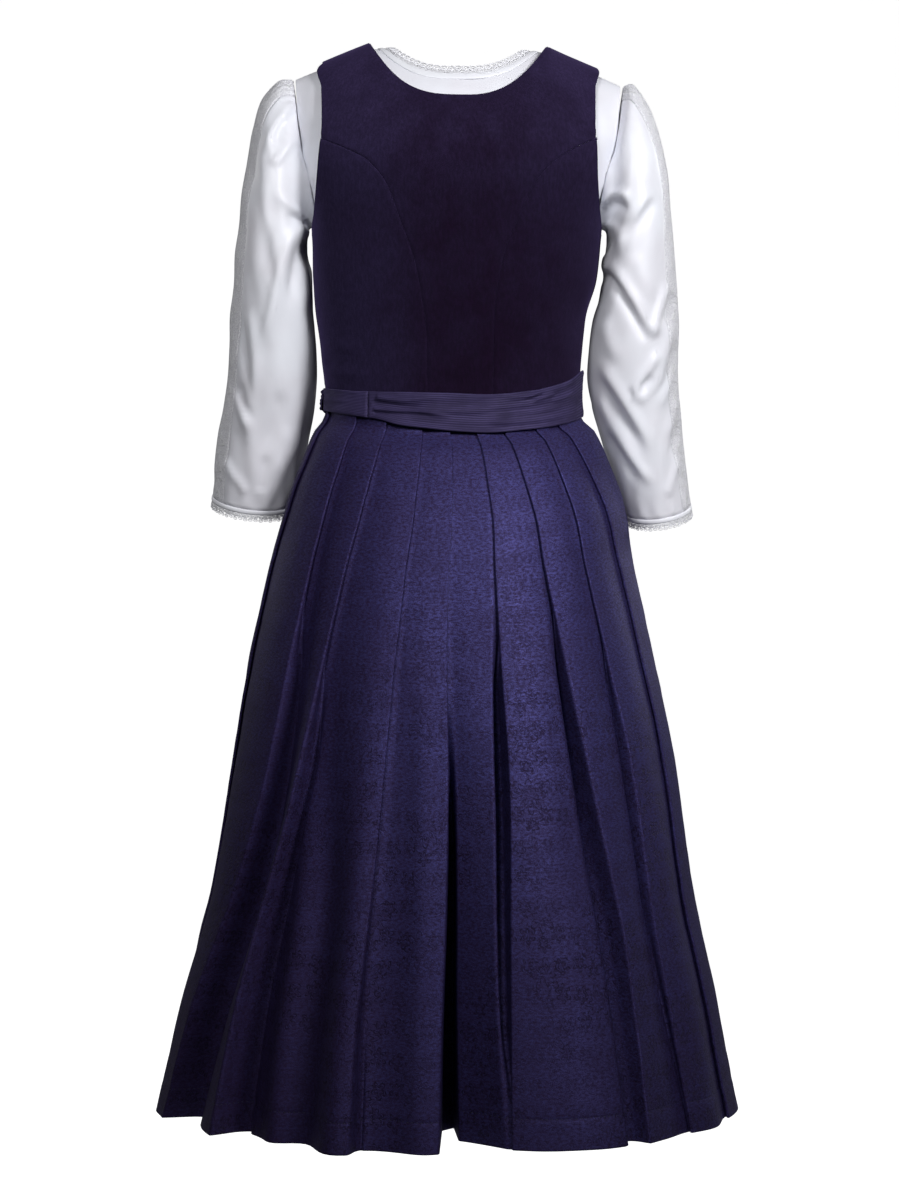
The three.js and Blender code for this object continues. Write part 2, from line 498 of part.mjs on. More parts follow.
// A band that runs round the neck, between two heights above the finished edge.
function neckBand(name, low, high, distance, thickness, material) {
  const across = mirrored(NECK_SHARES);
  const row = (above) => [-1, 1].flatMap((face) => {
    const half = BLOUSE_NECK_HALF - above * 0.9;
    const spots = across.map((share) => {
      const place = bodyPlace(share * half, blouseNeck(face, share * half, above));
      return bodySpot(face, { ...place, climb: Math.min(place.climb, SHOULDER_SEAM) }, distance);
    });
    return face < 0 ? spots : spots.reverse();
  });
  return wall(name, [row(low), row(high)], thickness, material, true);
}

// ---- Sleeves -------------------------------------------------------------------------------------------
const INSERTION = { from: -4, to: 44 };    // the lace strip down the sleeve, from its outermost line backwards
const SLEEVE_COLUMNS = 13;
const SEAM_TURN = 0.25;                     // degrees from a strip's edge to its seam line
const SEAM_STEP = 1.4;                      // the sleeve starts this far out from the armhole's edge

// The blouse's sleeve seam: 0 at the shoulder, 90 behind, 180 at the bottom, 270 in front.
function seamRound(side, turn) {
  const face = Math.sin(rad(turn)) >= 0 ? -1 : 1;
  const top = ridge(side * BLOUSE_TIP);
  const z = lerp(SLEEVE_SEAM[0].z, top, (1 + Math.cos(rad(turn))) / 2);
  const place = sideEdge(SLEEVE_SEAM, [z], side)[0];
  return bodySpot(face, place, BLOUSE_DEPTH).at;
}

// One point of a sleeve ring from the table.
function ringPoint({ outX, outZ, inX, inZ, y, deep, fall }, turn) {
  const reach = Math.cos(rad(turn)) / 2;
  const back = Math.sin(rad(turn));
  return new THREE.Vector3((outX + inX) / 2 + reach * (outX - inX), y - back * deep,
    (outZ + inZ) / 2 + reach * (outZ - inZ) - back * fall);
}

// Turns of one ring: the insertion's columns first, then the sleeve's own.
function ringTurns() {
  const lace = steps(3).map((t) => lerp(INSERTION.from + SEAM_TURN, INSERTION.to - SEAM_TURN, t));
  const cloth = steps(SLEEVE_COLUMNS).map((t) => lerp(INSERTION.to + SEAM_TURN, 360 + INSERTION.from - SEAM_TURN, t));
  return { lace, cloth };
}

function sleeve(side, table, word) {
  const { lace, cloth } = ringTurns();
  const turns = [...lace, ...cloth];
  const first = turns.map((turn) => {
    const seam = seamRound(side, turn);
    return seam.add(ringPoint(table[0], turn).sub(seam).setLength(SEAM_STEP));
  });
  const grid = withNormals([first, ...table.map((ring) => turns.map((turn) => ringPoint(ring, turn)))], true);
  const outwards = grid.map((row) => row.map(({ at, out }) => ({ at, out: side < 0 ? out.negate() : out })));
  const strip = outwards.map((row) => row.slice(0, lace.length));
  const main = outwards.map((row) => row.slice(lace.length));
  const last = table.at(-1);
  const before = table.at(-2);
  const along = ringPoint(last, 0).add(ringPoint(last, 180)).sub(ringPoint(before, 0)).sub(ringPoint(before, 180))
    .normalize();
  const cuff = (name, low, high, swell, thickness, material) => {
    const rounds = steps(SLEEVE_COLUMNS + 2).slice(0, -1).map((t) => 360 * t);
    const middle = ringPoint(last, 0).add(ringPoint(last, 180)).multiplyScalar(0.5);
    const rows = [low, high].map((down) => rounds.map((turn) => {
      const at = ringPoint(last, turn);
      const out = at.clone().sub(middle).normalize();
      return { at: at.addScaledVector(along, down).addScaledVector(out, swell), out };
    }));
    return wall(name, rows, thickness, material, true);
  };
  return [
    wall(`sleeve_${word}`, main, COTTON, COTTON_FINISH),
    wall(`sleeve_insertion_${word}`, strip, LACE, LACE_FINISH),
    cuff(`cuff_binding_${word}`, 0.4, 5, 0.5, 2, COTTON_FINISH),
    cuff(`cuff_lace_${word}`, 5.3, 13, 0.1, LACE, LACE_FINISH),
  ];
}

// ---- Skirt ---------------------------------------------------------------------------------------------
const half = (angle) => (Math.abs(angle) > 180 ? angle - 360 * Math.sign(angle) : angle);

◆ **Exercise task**
Repeat exactly, please, each line from the beginning of the data through the line with "const SEAM_STEP = 1.4;" in it, and only those lines.

◆ **Output for this exercise**
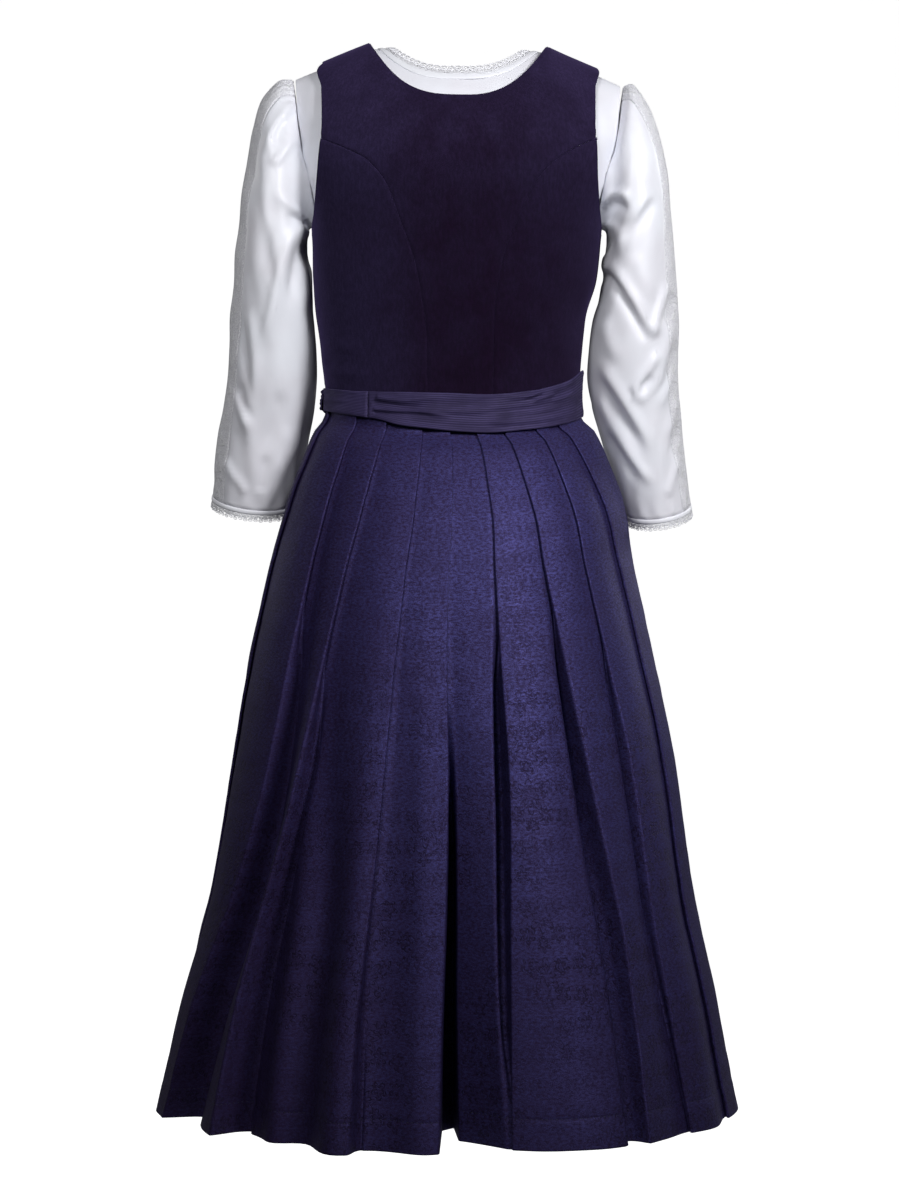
The three.js and Blender code for this object continues. Write part 2, from line 498 of part.mjs on. More parts follow.
// A band that runs round the neck, between two heights above the finished edge.
function neckBand(name, low, high, distance, thickness, material) {
  const across = mirrored(NECK_SHARES);
  const row = (above) => [-1, 1].flatMap((face) => {
    const half = BLOUSE_NECK_HALF - above * 0.9;
    const spots = across.map((share) => {
      const place = bodyPlace(share * half, blouseNeck(face, share * half, above));
      return bodySpot(face, { ...place, climb: Math.min(place.climb, SHOULDER_SEAM) }, distance);
    });
    return face < 0 ? spots : spots.reverse();
  });
  return wall(name, [row(low), row(high)], thickness, material, true);
}

// ---- Sleeves -------------------------------------------------------------------------------------------
const INSERTION = { from: -4, to: 44 };    // the lace strip down the sleeve, from its outermost line backwards
const SLEEVE_COLUMNS = 13;
const SEAM_TURN = 0.25;                     // degrees from a strip's edge to its seam line
const SEAM_STEP = 1.4;                      // the sleeve starts this far out from the armhole's edge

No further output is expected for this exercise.